February 18 is the last day counties can receive mail-in ballot applications for the March 1 primary elections. You can obtain an application to vote by mail or check the status of your mail-in ballot at votetexas.gov.
Isabel Longoria, the elections administrator for Harris County, spoke to Texas Standard about the ruling and voting in the statewide-primary elections. Listen to the interview above or read the transcript below.
This interview has been edited lightly for clarity.
Texas Standard: A federal Judge in San Antonio ruled in your favor on a lawsuit you and a volunteer deputy registrar brought against the state of Texas pertaining to an aspect of SB 1. Can you explain what that ruling means to voters?
Isabel Longoria: It’s been a huge sigh of relief for me since Friday evening. The proposed election bill, SB 1, covered a couple of things regarding mail ballots. First, that I — as an election official — cannot directly send you a mail ballot anymore unless you call and request one. The second thing it said was even in my professional or personal time I cannot solicit a mail ballot application. Before Friday, I was not even able to ask you if you would want a mail ballot application or ask you if you would want us to send your mail ballot application.
So you challenged on the basis of the First Amendment?
Right. It prohibited my free speech and, quite frankly, my ability to do my duty — which is to help voters. As of Friday, we’ve got a preliminary injunction, so I can actually say this on air, please, if you’re eligible to vote by mail, you still have time until February 18th. And even with all these law changes, we know for some folks it might be your only way to vote in these primaries.
You said in your testimony, “When it comes to voting by mail, I have to be very careful with my words.” You said that you feared possible civil and criminal penalties, what were you facing?
Yeah, if I say something like, ‘Hey, are you eligible to vote for my mail? Would you like an application? Please visit us to get one.’ I could face six months in prison. I could be fired from my job — a pretty hefty fine. I can talk about voter registration, I can talk about voting in person, I can talk about anything on elections, I could even tell you not to vote by mail. But I can’t say, ‘Please vote by mail if you’re eligible to do so. If it’s the only way you can vote, please ask us for a mail ballot application.’ It’s an odd sense to be able to come up right up to that line and not be able to help people vote.

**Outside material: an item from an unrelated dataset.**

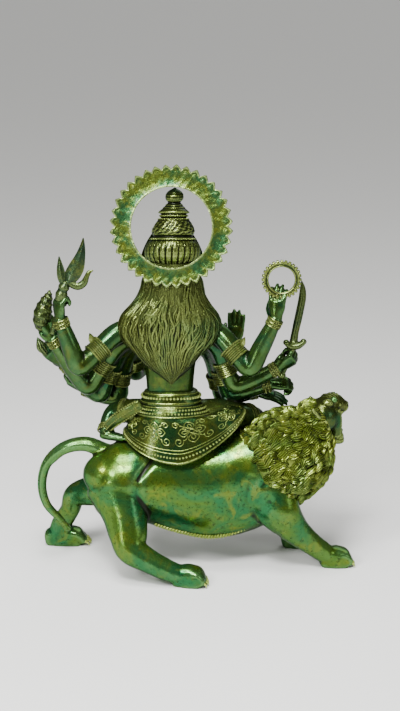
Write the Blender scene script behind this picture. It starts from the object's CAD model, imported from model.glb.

Friday’s decision doesn’t resolve the underlying lawsuit. What it does do is free you up to encourage people to register to vote by mail specifically or what exactly?
So we’re in a preliminary injunction which allows me to, with a reasonable risk, ask people ahead of February 18 if they’d like a mail ballot application. February 18 is the deadline. My team is now looking at social media campaigns, perhaps sending out letters or emails to folks not only for the primary but for their annual mail-in ballots – which you have to renew every January.
There are other, ongoing legal challenges to SB 1. This primary is the first statewide election in Texas since that law passed. What do you see as the implications of the law in Harris County?
We in Harris County have the ability, we have the resources, we have a great county attorney to go and challenge these laws. But some of our counties, surrounding us and across Texas, that are not as big don’t have the legal resources or even the people power to do this. All eyes are on Harris County to really challenge the provisions that prevent U.S. election officials from doing our duty – which is at the bare minimum to help people vote in Texas. For Harris County voters, it allows us to keep pursuing my passion of increasing innovations, making things like drive-through voting – which is now illegal – or reconsidering things like 24-hour voting — which is now illegal. Pivoting and saying, ‘Well, what else can we do to help voters vote as more and more options are taken away from us as election officials?’ And we can only do that by challenging the questions that have been put in front of us.
We’ve been hearing reports of large numbers of mail-in ballots being returned to voters for lacking newly required ID information. Can you explain, and how many of these ballots have been sent back in Harris County?
At least in urban counties, 11% of mail-in ballot applications are being rejected for ID issues alone. There’s another couple percentage points that are rejected because people forget to mark which election they’d like a mail ballot for or forget to put their zip code — very innocent mistakes we see every election. But 11% are being rejected for ID issues alone, which are directly a provision of the new SB1 election law. Those ID rejections alone are almost three times more than all the mail-in ballot rejections we saw in 2018.
What do you want Texans who plan to vote to know today?
Come vote. You can vote in-person from 7 a.m. to 7 p.m. in Harris County and in most counties across Texas. In Harris County we welcome you at over 90 early voting locations. At the end of the day, my job is to jump through hoops so you don’t have to. So, if you come and vote if you send in your application, you can call our office, we can help walk you through every step of the way. In Harris County, we have the resources to do it, so join us at https://www.harrisvotes.com for more information and bring your date to come vote.
If you live outside Harris County, get information about your voter registration status, mail-in ballot or in-person polling place options at your county’s election web site or statewide at votetexas.gov.